Max Obuszewski, a Baltimore peace activist who is monitoring the gulf crisis for the local chapter of the American Friends Service Committee, says he was not surprised by the turn of events in Geneva. However, he adds, he would be surprised if President Bush decides on a first-strike attack against Iraqi forces in Kuwait after next Tuesday's deadline.

"I still believe Bush would be hesitant to use force because there's strong sentiment in this country against war," says Obuszewski. "[Former U.S. Secretary of Defense] Robert McNamara recently told the Senate that war would lead to revolution in the streets here, and I have to agree with that assessment. I just hope the diplomatic channels between Iraq and the West are kept open."

Ashraf Ghani, an associate professor of anthropology at Hopkins and a specialist in Islamic culture, says the doomsayers who predict war are jumping the gun.

"Yesterday in Geneva was only the first meeting," says Ghani, a native of Afghanistan. "In the next few days, I think we will see an intense flurry of diplomacy. There will be a lot of pressure on Iraq from the European community, the United Nations and the Arab nations, which stand to lose their stability if Iraq, one of their own, is defeated and dismantled by Western powers."

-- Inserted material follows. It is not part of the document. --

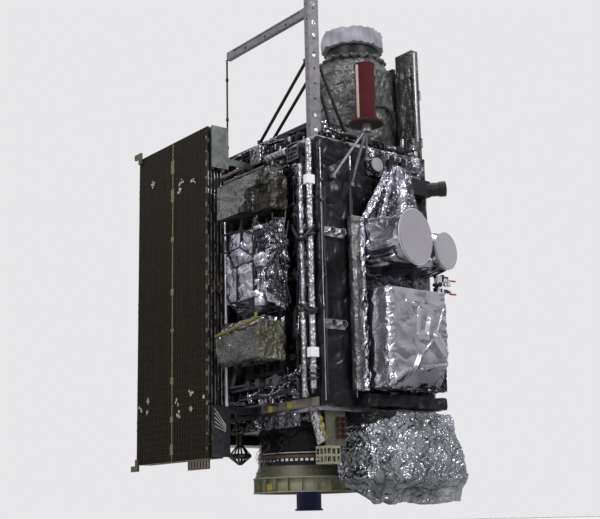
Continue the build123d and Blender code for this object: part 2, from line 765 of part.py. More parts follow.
# Brackets at the root corners of the stack, one above and one below
with BuildPart() as array_bracket:
    plate_front = STACK_FRONT + BRACKET_REACH
    upper_arm = TOP_DECK_Z - BRACKET_ARM_H
    lower_arm = AFT_DECK_TOP
    # bottom of the arm, bottom and top of the plate
    for arm_low, plate_low, plate_high in (
        (upper_arm, upper_arm - BRACKET_LAP, PANEL_LOW + PANEL_H - BRACKET_REACH),
        (lower_arm, PANEL_LOW + BRACKET_REACH, lower_arm + BRACKET_ARM_H),
    ):
        plate_x = (BRACKET_X, BRACKET_X + BRACKET_T)
        block(plate_x, (YOKE_FRONT, FACE_A_Y), (arm_low, arm_low + BRACKET_ARM_H))
        block(plate_x, (plate_front, YOKE_FRONT + BRACKET_T), (plate_low, plate_high))
array_bracket.part.label = "array_bracket"
export_step(array_bracket.part, "parts/array_bracket.step")

# Instruments beside the array on face A, carried by one rack
with BuildPart() as upper_instrument:
    block((BAY_LEFT + YOKE_SETBACK, UPPER_RIGHT), (BAY_FRONT, BAY_BACK), (UPPER_LOW, UPPER_HIGH))
    fillet(upper_instrument.edges().filter_by(Axis.Y), UPPER_ROUND)
    opening(
        (UPPER_RIGHT - UPPER_RECESS_W, UPPER_RIGHT),
        (BAY_FRONT, BAY_FRONT + UPPER_RECESS_D),
        (UPPER_LOW, UPPER_LOW + UPPER_RECESS_H),
    )
    # Sun port on a foot over the box, its mouth stepped in like a lens hood
    port_z = UPPER_HIGH + SUN_PORT_R
    block((SUN_PORT_X - SUN_PORT_R / 2, SUN_PORT_X + SUN_PORT_R / 2), (BAY_BACK - SUN_PORT_L / 2, BAY_BACK),
          (UPPER_HIGH, port_z))
    with BuildSketch(Plane(origin=(SUN_PORT_X, BAY_BACK, port_z), x_dir=(1, 0, 0), z_dir=(0, -1, 0))):
        Circle(SUN_PORT_R)
    extrude(amount=SUN_PORT_L)
    for step in range(SUN_PORT_STEPS):
        mouth_y = BAY_BACK - SUN_PORT_L
        step_r = SUN_PORT_R - (step + 0.5) * (SUN_PORT_R - SUN_PORT_BORE_R) / SUN_PORT_STEPS
        with BuildSketch(Plane(origin=(SUN_PORT_X, mouth_y, port_z), x_dir=(1, 0, 0), z_dir=(0, -1, 0))):
            Circle(step_r)
        extrude(amount=-(step + 1) * SUN_PORT_L / 6, mode=Mode.SUBTRACT)
upper_instrument.part.label = "upper_instrument"
export_step(upper_instrument.part, "parts/upper_instrument.step")

with BuildPart() as lower_instrument:
    block((BAY_LEFT, LOWER_RIGHT), (BAY_FRONT, BAY_BACK), (LOWER_LOW, LOWER_HIGH))
    chamfer(lower_instrument.faces().sort_by(Axis.Z)[-1].edges().sort_by(Axis.Y)[0],
            LOWER_SLOPE_DROP, LOWER_SLOPE_IN)
    fillet(lower_instrument.faces().sort_by(Axis.Z)[0].edges().sort_by(Axis.Y)[0], LOWER_ROUND)
lower_instrument.part.label = "lower_instrument"
export_step(lower_instrument.part, "parts/lower_instrument.step")

# Faceted telescope cover between the two boxes
with BuildPart() as foil_instrument:
    foil_outline = (
        (FOIL_LEFT, FOIL_LOW),
        (FOIL_RIGHT - FOIL_FOOT_IN, FOIL_LOW),
        (FOIL_RIGHT, FOIL_WAIST),
        (FOIL_RIGHT - FOIL_HEAD_IN, FOIL_HIGH),
        (FOIL_LEFT + FOIL_SHOULDER_IN, FOIL_HIGH),
        (FOIL_LEFT, FOIL_WAIST),
    )
    foil_mid = (middle(FOIL_LEFT, FOIL_RIGHT), middle(FOIL_LOW, FOIL_HIGH))
    for foil_y, shrink in ((BAY_BACK, 0.0), (FOIL_FACE, FOIL_SHRINK)):
        with BuildSketch(Plane.XZ.offset(-foil_y)):
            with BuildLine():
                corners = [
                    (x + shrink * (foil_mid[0] - x), z + shrink * (foil_mid[1] - z))
                    for x, z in foil_outline
                ]
                Polyline(corners, close=True)
            make_face()
    loft(ruled=True)
foil_instrument.part.label = "foil_instrument"
export_step(foil_instrument.part, "parts/foil_instrument.step")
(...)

She says the Bush administration has "boxed itself into a corner" because it has been "unable to find a rationalization for a possible war. For every war in U.S. history, there has been some kind of rationalization. But now, all the U.S. can rely on is legalisms."

Art Abramson, the director of the Baltimore Jewish Council, says he remains optimistic about "a U-turn in the negotiations," although he sees yesterday's events as a sign Saddam "is convinced that the U.S. does not mean business."

Contrary to how he is usually portrayed, the Iraqi president "is not a madman but a pragmatist," says Abramson, who earned a doctorate, with a specialty in Middle East affairs, from the University of California at Los Angeles.

"Twice before, in dealings with Iran, Saddam Hussein has backed down when he was convinced he had no choice," he says. "Clearly he is not yet convinced about the threat of war, and he won't back down until he is convinced."

In the coming days, leaders of European nations will try to show Saddam that "he's very wrong if he thinks the U.S. is bluffing," Abramson predicts. And if war breaks out, he fully expects an Iraqi strike against Israel, as Aziz promised yesterday.